# Controls Glossary

.. glossary::

   bang-bang control
      A very simple, no-tuning-required closed-loop control technique. It simply "turns on" the :term:`control effort` when the :term:`process variable` is too small, and "turns off" the control effort when the process variable is too big. It works well in some cases, but not all. See ["Bang-bang" control](https://en.wikipedia.org/wiki/Bang%E2%80%93bang_control) on Wikipedia for more info.

   Cartesian coordinate system
      A set of points in space where each point is described by a set of numbers, indicating its *coordinates* within that space. These coordinates are an expression of the :term:`orthogonal` distance of each point from a set of fixed, orthogonal axes (IE, a "rectangular" system). 2-dimension and 3-dimension spaces are most common in FRC (and likely what was learned in algebra 1), but any number of dimensions is theoretically possible. See [Cartesian coordinate system](https://en.wikipedia.org/wiki/Cartesian_coordinate_system) on Wikipedia for more info.

   churning losses
      Complex friction-like forces arising from the fact that when gears and bearings rotate, they must displace liquid lubricant. This reduces the efficiency of rotating mechanisms.

   control signal
      The driving signal sent to a :term:`plant` by a :term:`controller`, usually quantified as a voltage.

   control effort
      :term:`Control signal`

   control law
      A mathematical formula that generates :term:`inputs <input>` to drive a :term:`system` to a desired :term:`state`, given the current :term:`state`. A common example is the control law :math:`\mathbf{u} = \mathbf{K(r - x)}`

   controller
      Used in position or negative feedback with a :term:`plant` to bring about a desired :term:`system state <state>` by driving the difference between a :term:`reference` signal and the :term:`output` to zero.

   convolution
      A mathematical operation that calculates a weighted moving average of one function, with the weights assigned by a second function. A common way to "filter" sensor input is to apply a *convolution* to it, using a carefully-chosen filtering function. See [convolution](https://en.wikipedia.org/wiki/Convolution) on Wikipedia for more info.

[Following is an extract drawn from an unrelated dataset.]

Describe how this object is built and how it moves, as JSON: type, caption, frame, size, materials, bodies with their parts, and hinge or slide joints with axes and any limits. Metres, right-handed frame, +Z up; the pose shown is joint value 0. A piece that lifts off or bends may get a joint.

   counter-electromotive force
      A :term:`voltage` generated in a spinning motor. The voltage is a result of the fact that has a coil of wire rotating near a magnet. See [Counter-electromotive_force](https://en.wikipedia.org/wiki/Counter-electromotive_force) on Wikipedia for more info.

   current
      The flow of electrons through a conductor. Current is described with a unit of "Amps" (or simply "A"), and is measured at a single point in a circuit. One amp is equal to :math:`6241509074000000000` electrons moving past the measurement point in one second.

   dynamics
      A branch of physics concerned with the motion of bodies under the action of forces. In modern control, systems evolve according to their dynamics.

   derivative
      A mathematical operation which evaluates the "rate-of-change" of a function at a given point. See [derivative](https://en.wikipedia.org/wiki/Derivative) on Wikipedia for more info.

   error
      :term:`Reference <reference>` minus an :term:`output` or :term:`state`.

   exponential search
      An iterative process of finding a specific value within a wide search range by applying a multiplicative factor to the search value. See [exponential search](https://en.wikipedia.org/wiki/Exponential_search) on Wikipedia for more info.

   exponential smoothing
      A very common way to implement a simple low-pass filter, using an exponential window function in a :term:`convolution` with an input signal. The convolution operation simplifies down to a very simple set of math operations on the current input and previous output. See [exponential smoothing](https://en.wikipedia.org/wiki/Exponential_smoothing) on Wikipedia for more info.

   gain
      A scalar value that relates the magnitude of an input signal to the magnitude of an output signal. For example, ``gain`` in ``output = gain * input``. A gain greater than one would amplify an input signal, while a gain less than one would dampen an input signal. A negative gain would negate the input signal.

   Gaussian distribution
      A special mathematical function that describes distributions of averages. The graph of a Gaussian function is a "bell curve" shape. This function is described by its mean (the location of the "peak" of the bell curve) and variance (a measure of how "spread out" the bell curve is). See [Gaussian distribution](https://en.wikipedia.org/wiki/Gaussian_function)  on Wikipedia for more info.

   gradient
      The :term:`derivative`, but applied to a function with multiple inputs. As a result, the output is both the magnitude of the rate of change, and the vector direction along which it occurs.

   hidden state
      A :term:`state` that cannot be directly measured, but whose :term:`dynamics` can be related to other states.

   input
      An input to the :term:`plant` (hence the name) that can be used to change the :term:`plant's <plant>` :term:`state`.
         - Ex. A flywheel will have 1 input: the voltage of the motor driving it.
         - Ex. A drivetrain might have 2 inputs: the voltages of the left and right motors.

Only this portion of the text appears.